Exercise task :: Each line from the beginning of the data below through the line containing "return unit(total)" should be repeated exactly, please.

Source excerpt ::
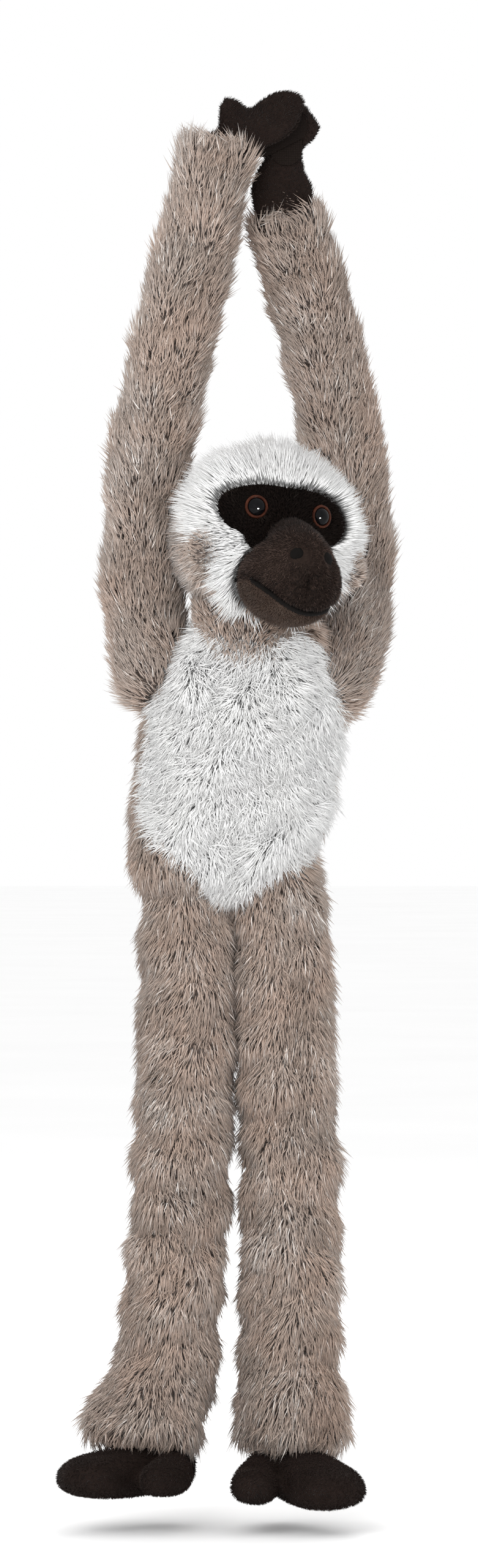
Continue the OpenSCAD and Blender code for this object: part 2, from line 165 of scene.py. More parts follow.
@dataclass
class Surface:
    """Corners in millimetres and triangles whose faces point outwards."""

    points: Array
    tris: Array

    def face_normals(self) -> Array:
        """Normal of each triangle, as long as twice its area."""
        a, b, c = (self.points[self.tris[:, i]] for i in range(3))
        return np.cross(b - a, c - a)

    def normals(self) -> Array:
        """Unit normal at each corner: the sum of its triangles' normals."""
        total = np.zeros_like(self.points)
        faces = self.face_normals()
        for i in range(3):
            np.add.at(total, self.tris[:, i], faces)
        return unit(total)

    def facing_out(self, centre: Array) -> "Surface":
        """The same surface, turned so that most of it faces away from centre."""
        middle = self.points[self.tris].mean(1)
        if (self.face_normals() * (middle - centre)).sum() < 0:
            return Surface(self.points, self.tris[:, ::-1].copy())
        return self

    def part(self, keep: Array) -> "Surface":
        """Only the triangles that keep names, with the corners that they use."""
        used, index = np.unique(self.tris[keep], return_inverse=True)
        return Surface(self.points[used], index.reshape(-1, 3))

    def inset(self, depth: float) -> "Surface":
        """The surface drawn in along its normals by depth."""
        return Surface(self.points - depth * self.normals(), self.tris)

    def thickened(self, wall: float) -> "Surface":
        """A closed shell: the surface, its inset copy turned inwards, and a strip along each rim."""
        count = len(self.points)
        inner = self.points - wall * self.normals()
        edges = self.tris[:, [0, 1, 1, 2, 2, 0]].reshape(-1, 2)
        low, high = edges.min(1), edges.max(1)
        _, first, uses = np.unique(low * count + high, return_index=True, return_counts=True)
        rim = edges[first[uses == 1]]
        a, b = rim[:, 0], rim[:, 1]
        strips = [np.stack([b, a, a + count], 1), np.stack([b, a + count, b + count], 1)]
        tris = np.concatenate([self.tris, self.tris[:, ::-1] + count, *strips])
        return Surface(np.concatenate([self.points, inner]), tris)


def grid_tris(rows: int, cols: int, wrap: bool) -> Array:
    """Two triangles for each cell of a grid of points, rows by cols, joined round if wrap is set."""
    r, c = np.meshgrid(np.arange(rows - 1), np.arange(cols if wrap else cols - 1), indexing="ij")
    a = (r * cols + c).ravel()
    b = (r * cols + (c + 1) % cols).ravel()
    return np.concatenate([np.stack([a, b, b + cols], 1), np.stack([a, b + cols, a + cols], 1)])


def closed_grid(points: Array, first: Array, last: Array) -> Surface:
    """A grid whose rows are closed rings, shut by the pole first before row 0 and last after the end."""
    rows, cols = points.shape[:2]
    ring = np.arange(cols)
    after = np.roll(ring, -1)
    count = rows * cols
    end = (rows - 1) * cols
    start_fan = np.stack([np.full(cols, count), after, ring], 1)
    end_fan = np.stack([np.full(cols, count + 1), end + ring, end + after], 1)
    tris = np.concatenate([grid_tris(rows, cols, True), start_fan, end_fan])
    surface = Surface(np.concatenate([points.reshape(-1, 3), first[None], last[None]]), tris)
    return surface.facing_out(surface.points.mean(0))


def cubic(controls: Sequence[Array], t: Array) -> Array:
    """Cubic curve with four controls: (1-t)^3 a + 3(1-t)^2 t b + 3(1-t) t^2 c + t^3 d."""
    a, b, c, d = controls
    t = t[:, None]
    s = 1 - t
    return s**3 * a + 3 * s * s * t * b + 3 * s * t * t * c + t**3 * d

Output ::
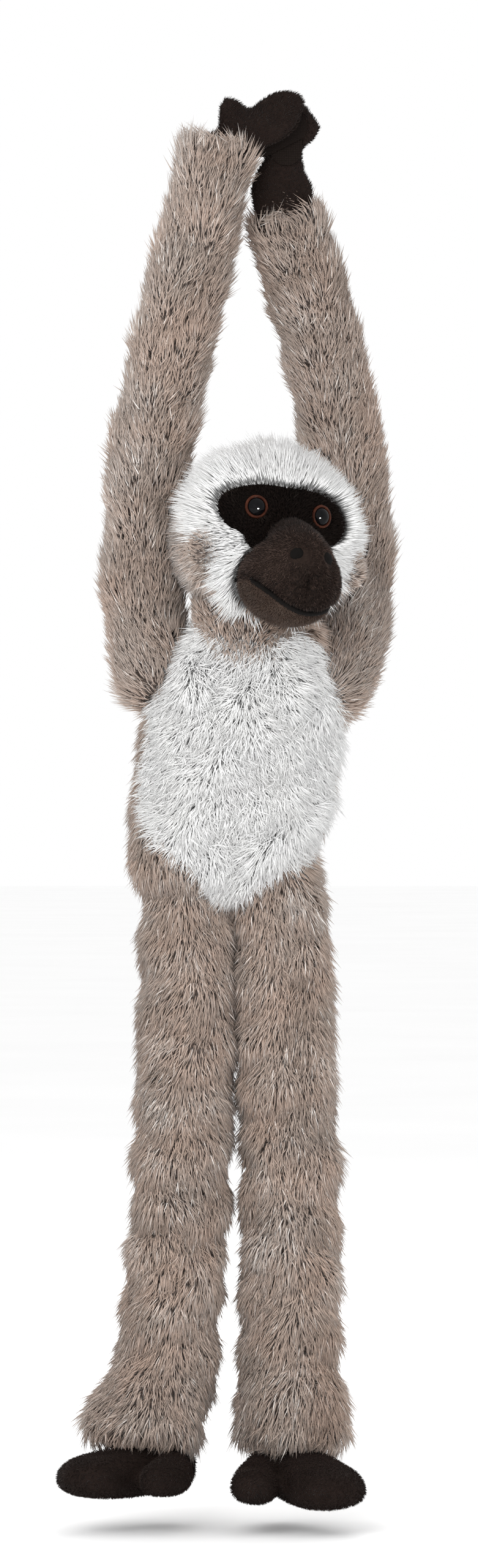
Continue the OpenSCAD and Blender code for this object: part 2, from line 165 of scene.py. More parts follow.
@dataclass
class Surface:
    """Corners in millimetres and triangles whose faces point outwards."""

    points: Array
    tris: Array

    def face_normals(self) -> Array:
        """Normal of each triangle, as long as twice its area."""
        a, b, c = (self.points[self.tris[:, i]] for i in range(3))
        return np.cross(b - a, c - a)

    def normals(self) -> Array:
        """Unit normal at each corner: the sum of its triangles' normals."""
        total = np.zeros_like(self.points)
        faces = self.face_normals()
        for i in range(3):
            np.add.at(total, self.tris[:, i], faces)
        return unit(total)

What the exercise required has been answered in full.